● **Given exercise**:
Return every line of the data below that includes the string "adds".

Modeling code records
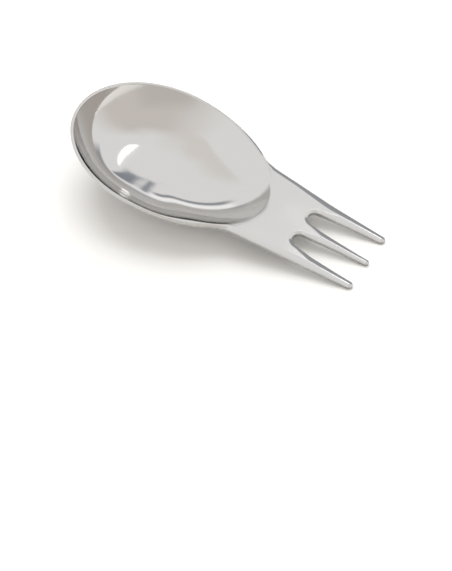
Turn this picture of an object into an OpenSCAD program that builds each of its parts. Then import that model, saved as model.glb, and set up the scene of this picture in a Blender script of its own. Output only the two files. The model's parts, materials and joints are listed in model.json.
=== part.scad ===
// Spork pressed from one blank of sheet steel: an egg-shaped bowl at one end, a short flat
// handle, and three tines at the other end with a round-bottomed slot on each side of the middle one.
//
// The blank's flat top face, the rim plane, is drawn first as z = 0, with x from the bowl's far
// end towards the tine tips and y across. rest_pose() then tips it forward until the bowl's
// belly and the tine tips both touch z = 0, which is how the spork lies on a table.

/* [Sheet] */
// Thickness of the sheet at the handle
sheet_t = 1.6; // [1.3:0.1:2]
// Thickness of the metal at the bowl's rim
rim_t = 0.7; // [0.6:0.1:1]
// Thickness of the metal at the tine tips
tip_t = 1.0; // [0.8:0.1:1.3]

/* [Bowl] */
// Greatest width of the bowl, over the rim
bowl_w = 44.8; // [41:0.2:48]
// Distance from the bowl's far end to its widest place
bowl_far_l = 27; // [24:0.5:29]
// Distance from the widest place to the hollow's end at the handle
hollow_near_l = 33.5; // [31:0.5:34.5]
// Width of the flat land round the hollow
lip_w = 0.8; // [0.7:0.1:1.4]
// How far the hollow's edge is drawn in on each side, where the bowl narrows to the handle
waist_w = 1.3; // [1.1:0.1:1.6]
// Depth of the hollow below the rim plane
hollow_depth = 11.4; // [9:0.2:13]
// Distance from the widest place to the deepest place, towards the handle
deepest_offset = 0; // [0:0.5:4]
// Thickness of the metal at the deepest place
bowl_wall = 0.6; // [0.5:0.1:1]
// Width that the rising wall adds under the hollow's edge at the handle
wall_run = 1.2; // [0.8:0.1:1.6]

/* [Handle] */
// Width where the bowl's flare ends
handle_w = 27; // [24.6:0.2:29]
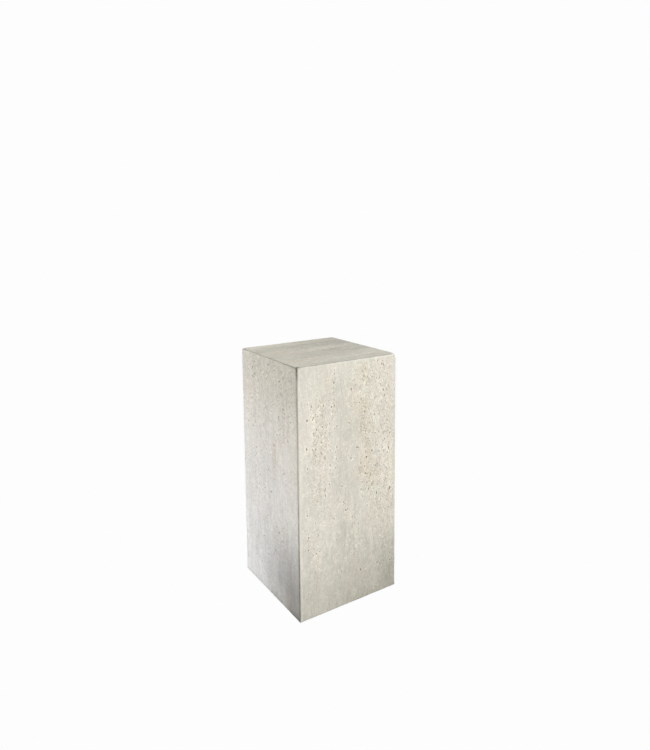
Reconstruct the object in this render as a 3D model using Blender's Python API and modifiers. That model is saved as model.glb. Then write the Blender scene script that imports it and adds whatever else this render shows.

● **Task output**:
// Width that the rising wall adds under the hollow's edge at the handle
Reconstruct the object in this render as a 3D model using Blender's Python API and modifiers. That model is saved as model.glb. Then write the Blender scene script that imports it and adds whatever else this render shows.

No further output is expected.